## WHAT THIS TASK INVOLVES
Give only the number of lines in the listing below where the string "joints" occurs.

## RECORDED DATA
==============================
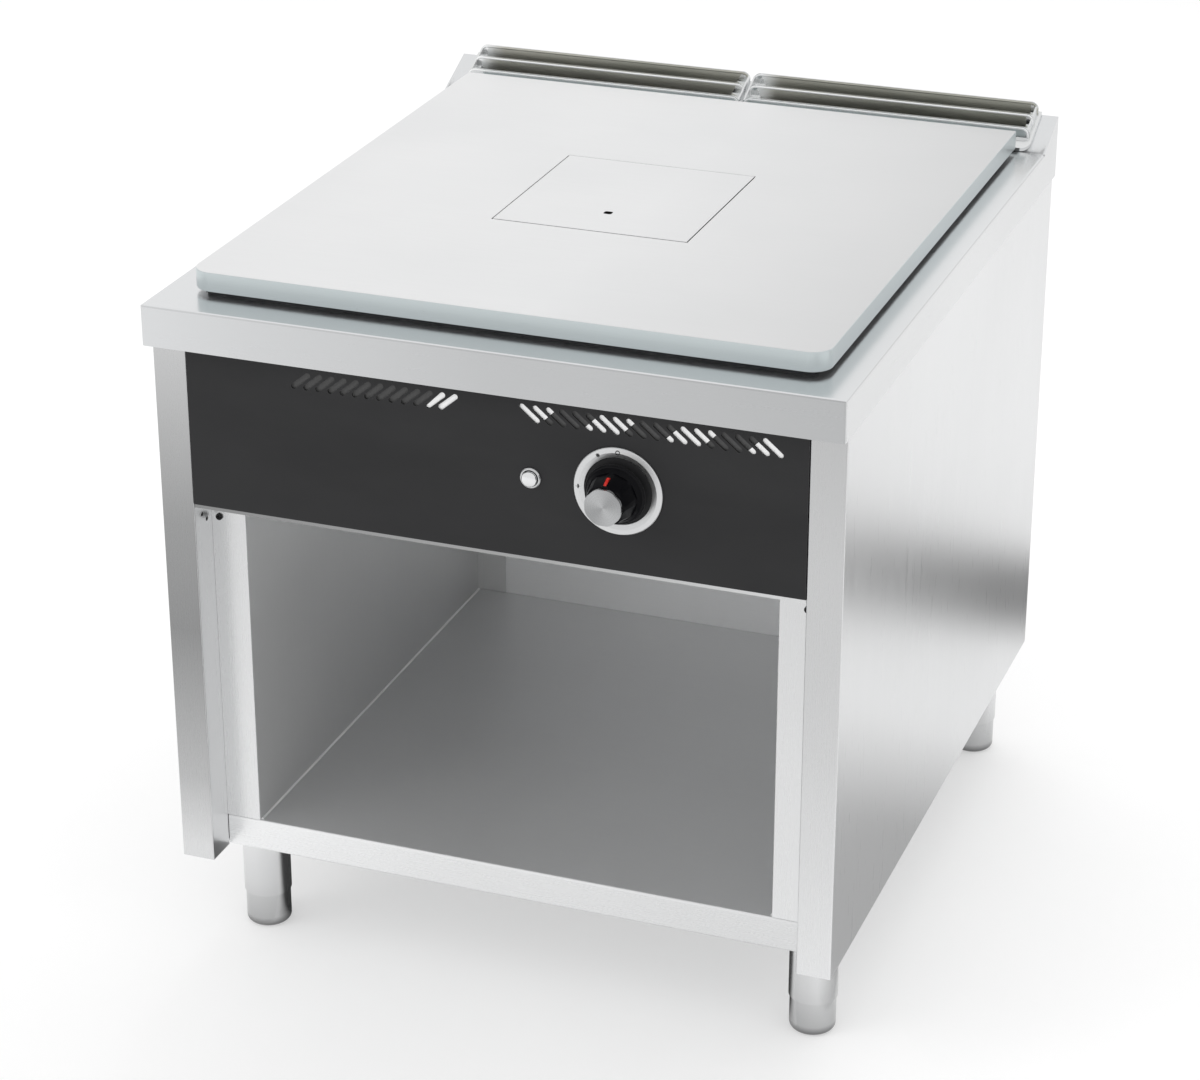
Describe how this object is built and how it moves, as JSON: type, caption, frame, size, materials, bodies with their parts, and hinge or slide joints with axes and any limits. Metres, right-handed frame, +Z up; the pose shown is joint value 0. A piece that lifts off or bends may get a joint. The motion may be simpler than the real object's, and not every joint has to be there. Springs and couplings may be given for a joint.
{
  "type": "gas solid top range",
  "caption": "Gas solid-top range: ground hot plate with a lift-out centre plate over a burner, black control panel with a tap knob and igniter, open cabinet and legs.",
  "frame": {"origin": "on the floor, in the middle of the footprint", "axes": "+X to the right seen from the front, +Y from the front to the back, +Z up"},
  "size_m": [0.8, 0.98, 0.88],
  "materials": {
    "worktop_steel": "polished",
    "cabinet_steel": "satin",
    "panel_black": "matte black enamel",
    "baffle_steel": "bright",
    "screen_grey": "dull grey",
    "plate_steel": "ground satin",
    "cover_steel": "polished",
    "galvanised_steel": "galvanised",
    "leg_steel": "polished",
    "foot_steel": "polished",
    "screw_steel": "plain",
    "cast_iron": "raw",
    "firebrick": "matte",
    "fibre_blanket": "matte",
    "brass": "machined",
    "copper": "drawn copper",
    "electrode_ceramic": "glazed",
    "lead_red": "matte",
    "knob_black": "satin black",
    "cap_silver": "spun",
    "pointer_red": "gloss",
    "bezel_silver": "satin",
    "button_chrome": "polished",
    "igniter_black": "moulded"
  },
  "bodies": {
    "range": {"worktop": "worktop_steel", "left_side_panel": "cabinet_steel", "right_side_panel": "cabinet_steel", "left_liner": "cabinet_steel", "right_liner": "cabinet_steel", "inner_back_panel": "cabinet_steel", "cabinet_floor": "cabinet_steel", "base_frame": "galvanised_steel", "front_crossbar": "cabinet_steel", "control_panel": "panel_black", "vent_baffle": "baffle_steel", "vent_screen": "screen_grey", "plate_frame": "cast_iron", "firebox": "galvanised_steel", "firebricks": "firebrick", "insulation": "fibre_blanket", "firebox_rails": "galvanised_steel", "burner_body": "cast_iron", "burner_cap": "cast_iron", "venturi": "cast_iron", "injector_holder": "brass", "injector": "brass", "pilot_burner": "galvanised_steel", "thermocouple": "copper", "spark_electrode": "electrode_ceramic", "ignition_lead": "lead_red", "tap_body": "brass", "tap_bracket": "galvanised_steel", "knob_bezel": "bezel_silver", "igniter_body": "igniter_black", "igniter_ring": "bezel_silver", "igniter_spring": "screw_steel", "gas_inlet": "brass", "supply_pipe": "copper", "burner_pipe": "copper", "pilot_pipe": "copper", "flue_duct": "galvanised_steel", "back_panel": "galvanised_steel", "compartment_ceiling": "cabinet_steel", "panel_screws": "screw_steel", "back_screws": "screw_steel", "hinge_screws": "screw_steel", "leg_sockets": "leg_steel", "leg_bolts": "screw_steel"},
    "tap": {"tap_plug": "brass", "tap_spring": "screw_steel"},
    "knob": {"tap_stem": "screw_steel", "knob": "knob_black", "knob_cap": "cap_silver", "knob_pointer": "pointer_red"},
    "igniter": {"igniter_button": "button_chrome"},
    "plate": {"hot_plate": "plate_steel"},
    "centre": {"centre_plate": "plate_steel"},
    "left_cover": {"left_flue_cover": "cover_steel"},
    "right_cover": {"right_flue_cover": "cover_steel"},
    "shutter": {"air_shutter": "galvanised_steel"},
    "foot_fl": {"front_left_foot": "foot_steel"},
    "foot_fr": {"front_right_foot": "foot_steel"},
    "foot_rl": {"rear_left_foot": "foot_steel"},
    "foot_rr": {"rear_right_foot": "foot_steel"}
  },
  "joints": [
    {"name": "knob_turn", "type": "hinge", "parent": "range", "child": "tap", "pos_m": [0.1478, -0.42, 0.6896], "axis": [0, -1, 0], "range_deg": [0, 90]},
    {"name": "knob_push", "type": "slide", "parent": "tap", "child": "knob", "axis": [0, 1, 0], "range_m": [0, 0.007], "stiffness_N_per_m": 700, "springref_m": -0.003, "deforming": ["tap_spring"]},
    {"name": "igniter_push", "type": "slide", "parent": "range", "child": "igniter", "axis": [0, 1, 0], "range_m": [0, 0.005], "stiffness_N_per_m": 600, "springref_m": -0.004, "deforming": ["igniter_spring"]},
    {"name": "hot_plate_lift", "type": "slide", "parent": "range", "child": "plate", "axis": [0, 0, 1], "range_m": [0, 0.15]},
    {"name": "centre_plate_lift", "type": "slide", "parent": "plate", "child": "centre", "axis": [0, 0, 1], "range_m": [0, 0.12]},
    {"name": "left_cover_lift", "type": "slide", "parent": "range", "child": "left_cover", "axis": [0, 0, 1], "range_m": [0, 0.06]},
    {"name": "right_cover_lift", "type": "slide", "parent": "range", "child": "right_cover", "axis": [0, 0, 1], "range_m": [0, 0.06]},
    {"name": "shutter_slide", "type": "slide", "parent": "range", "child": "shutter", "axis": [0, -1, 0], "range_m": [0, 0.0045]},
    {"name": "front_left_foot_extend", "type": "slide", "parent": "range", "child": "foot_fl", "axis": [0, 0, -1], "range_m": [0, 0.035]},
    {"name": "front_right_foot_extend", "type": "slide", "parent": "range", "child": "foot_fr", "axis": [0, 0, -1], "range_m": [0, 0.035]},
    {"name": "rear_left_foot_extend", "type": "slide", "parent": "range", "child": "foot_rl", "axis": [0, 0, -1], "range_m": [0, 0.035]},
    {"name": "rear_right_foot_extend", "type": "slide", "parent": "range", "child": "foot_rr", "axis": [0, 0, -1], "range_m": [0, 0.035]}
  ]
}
==============================
## REPLY TO THE EXERCISE
2